Senator HARRADINE (3.56 p.m.) —I have a proposed amendment to clause 40. I want to say something about this amendment which has been distributed for a couple of days now. I hope that honourable senators have had a chance to focus on this amendment. In effect, the amendment was accompanied by an explanatory note which details why I feel the amendment is necessary. It is a technical amendment designed to correct an erroneous view of the law which is being put forward by the Commissioner of Taxation in draft taxation ruling TR94/D8 on child maintenance trusts. The commissioner has adopted an extremely narrow technical interpretation of the phrase `pursuant to' which would prevent any person in the country from ever enjoying the benefit of the exemption which parliament gave to the children's income from child maintenance trusts.

  It should be borne in mind that parliament made this decision and the effect of the proposed taxation ruling would be to deny the exemption in a way that was not intended by parliament. The purpose of the exemption was to prevent children's incomes from maintenance trusts being taxed at penalty rates.

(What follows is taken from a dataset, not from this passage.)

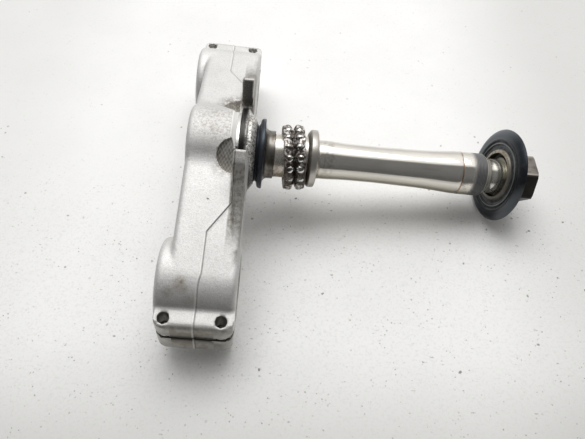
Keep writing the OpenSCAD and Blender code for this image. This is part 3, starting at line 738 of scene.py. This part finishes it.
class StageSettings(bpy.types.PropertyGroup):
    """The table, the camera, the lamp and the room's light."""

    tilt: angle("Table tilt", 7.1, "Tilt of the table in the clamp's own frame")
    drop: length("Table drop", 55.67, "Distance of the table below the origin")
    table_r: length("Table radius", 480.0, "Radius of the table that is shown")
    table_colour: colour("Table", (0.96, 0.955, 0.945), "Colour of the table")
    lens: length("Lens", 32.0, "Focal length of the camera")
    camera_at: vector("Camera place", (31.17, -238.28, 274.71), "Place of the camera, in millimetres")
    camera_right: vector("Camera right", (0.9936, 0.0335, 0.1076), "Direction to the right in the picture")
    camera_ahead: vector("Camera ahead", (0.0706, 0.5588, -0.8263), "Direction into the picture")
    lamp_at: vector("Lamp place", (-60.0, 370.0, 920.0), "Place of the large lamp, in millimetres")
    lamp_aim: vector("Lamp aim", (90.0, 0.0, 0.0), "Place that the lamp points at, in millimetres")
    lamp_power: bpy.props.FloatProperty(name="Lamp power", description="Power of the large lamp", default=6.0,
                                        min=0.0, unit="POWER")
    bright_side: vector("Bright side", (-0.05, 0.94, 0.34), "Direction of the room's bright side")
    fill: strength("Room light", 0.95, "Strength of the bright side of the room")
    shade: strength("Room shade", 0.12, "Strength of the dark side of the room")


# The pieces


def merged_copy(node_name, name):
    """A copy of a CAD node with its loose triangles merged, free of the node's own marks."""
    hold(frame["nodes"][node_name])
    bpy.ops.object.duplicate()
    piece = bpy.context.object
    bpy.ops.object.parent_clear(type="CLEAR_KEEP_TRANSFORM")
    for key in list(piece.keys()):
        del piece[key]
    piece.name = piece.data.name = name
    with edit(piece):
        bpy.ops.mesh.remove_doubles(threshold=0.002 * MM)
    return piece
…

  The government itself has acknowledged the absurdity of the situation in a press release on the matter. However, according to the press release, the government does not propose that the law be amended to give effect to the original intention of parliament in relation to child maintenance trusts established before 7 March 1994. This amendment should not cause people too many problems. It is, after all, an attempt to restore what parliament intended.

  One issue I want to raise with the committee is the way in which the commissioner has used the ruling system to attempt to impose upon taxpayers a blatantly artificial and contrived interpretation of the law which deprives them of that exemption which parliament clearly intended to give them. If the ruling system is to be used in that way—that is, to impose upon taxpayers views of the law which are not soundly based—parliament may have to consider the question of whether taxpayers should be subjected to any detriment where they choose, on better advice, to prepare their tax returns in a manner at variance with what is, after all, only the commissioner's view of the law.

  Another issue is the tax treatment of family income transfers generally, but that is not a subject matter with which the committee needs to be involved at this stage. I do flag that at some stage I will be raising that matter. I again say that this is an effort to overcome the effect of a ruling by the Commissioner of Taxation which was to deny what parliament clearly intended to occur.

  I reiterate that the commissioner's ruling is merely his view of the law. His extraordinarily narrow view of the phrase `pursuant to' may well be corrected by a court taking a purposive interpretation as in the Cooper Brooks case. However, it would be a waste of administrative and judicial resources to test by way of a set of legal disputes a futile interpretation of a law which no-one argues was the parliament's purpose. It would also wreak havoc amongst taxpayers. Parliament can correct this manifest error in administration and ensure that the intention of the law is fully carried out in regard to all child maintenance trusts established since the introduction of the original legislation. That is the purpose of my amendment.

  I believe I have gone no further than restore what I believe to have been the intention of the parliament, which was superseded by the Taxation Commissioner's ruling. I have not actually moved the amendment at this stage. I will do so, however, depending on any response that the parliamentary secretary might give to my explanation in foreshadowing that amendment.